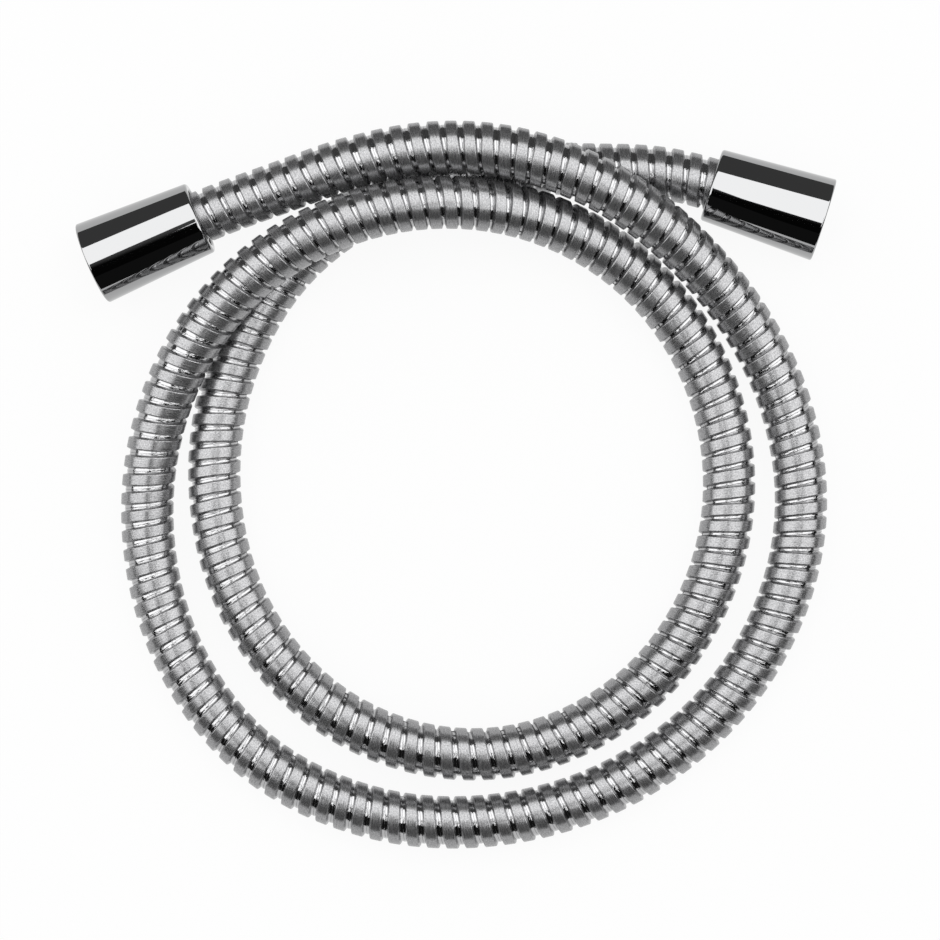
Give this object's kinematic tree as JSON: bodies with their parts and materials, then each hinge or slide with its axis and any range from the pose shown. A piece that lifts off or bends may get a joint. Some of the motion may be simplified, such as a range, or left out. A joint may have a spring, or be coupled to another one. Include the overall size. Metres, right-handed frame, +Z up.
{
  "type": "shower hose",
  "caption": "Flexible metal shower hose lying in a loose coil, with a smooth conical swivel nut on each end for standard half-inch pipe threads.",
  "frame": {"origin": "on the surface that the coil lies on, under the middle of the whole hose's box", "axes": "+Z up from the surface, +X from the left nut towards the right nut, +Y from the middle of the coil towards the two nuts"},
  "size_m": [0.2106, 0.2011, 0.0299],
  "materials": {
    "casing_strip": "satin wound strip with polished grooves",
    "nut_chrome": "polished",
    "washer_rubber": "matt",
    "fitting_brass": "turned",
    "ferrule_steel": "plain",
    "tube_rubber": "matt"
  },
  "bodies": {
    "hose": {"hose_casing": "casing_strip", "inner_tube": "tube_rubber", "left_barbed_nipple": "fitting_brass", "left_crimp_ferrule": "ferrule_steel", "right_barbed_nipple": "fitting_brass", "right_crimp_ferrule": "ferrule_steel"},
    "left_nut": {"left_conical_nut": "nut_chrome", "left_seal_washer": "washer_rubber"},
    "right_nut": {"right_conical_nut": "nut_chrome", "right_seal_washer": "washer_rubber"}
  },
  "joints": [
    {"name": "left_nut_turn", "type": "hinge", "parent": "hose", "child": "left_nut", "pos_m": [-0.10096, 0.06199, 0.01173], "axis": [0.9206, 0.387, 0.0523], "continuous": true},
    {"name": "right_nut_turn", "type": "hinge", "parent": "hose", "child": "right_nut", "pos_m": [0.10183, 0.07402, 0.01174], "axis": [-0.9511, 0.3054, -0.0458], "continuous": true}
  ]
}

### Directive
Give back each line above precisely as it stands.

### Result of this exercise
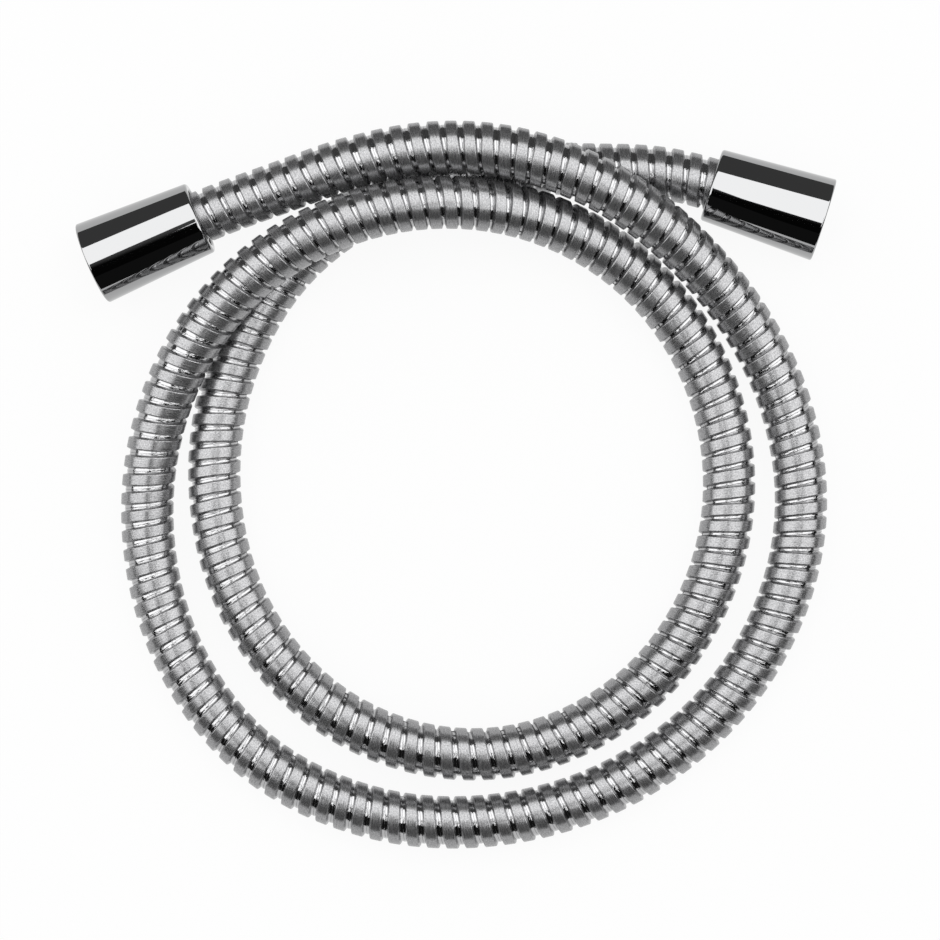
Give this object's kinematic tree as JSON: bodies with their parts and materials, then each hinge or slide with its axis and any range from the pose shown. A piece that lifts off or bends may get a joint. Some of the motion may be simplified, such as a range, or left out. A joint may have a spring, or be coupled to another one. Include the overall size. Metres, right-handed frame, +Z up.
{
  "type": "shower hose",
  "caption": "Flexible metal shower hose lying in a loose coil, with a smooth conical swivel nut on each end for standard half-inch pipe threads.",
  "frame": {"origin": "on the surface that the coil lies on, under the middle of the whole hose's box", "axes": "+Z up from the surface, +X from the left nut towards the right nut, +Y from the middle of the coil towards the two nuts"},
  "size_m": [0.2106, 0.2011, 0.0299],
  "materials": {
    "casing_strip": "satin wound strip with polished grooves",
    "nut_chrome": "polished",
    "washer_rubber": "matt",
    "fitting_brass": "turned",
    "ferrule_steel": "plain",
    "tube_rubber": "matt"
  },
  "bodies": {
    "hose": {"hose_casing": "casing_strip", "inner_tube": "tube_rubber", "left_barbed_nipple": "fitting_brass", "left_crimp_ferrule": "ferrule_steel", "right_barbed_nipple": "fitting_brass", "right_crimp_ferrule": "ferrule_steel"},
    "left_nut": {"left_conical_nut": "nut_chrome", "left_seal_washer": "washer_rubber"},
    "right_nut": {"right_conical_nut": "nut_chrome", "right_seal_washer": "washer_rubber"}
  },
  "joints": [
    {"name": "left_nut_turn", "type": "hinge", "parent": "hose", "child": "left_nut", "pos_m": [-0.10096, 0.06199, 0.01173], "axis": [0.9206, 0.387, 0.0523], "continuous": true},
    {"name": "right_nut_turn", "type": "hinge", "parent": "hose", "child": "right_nut", "pos_m": [0.10183, 0.07402, 0.01174], "axis": [-0.9511, 0.3054, -0.0458], "continuous": true}
  ]
}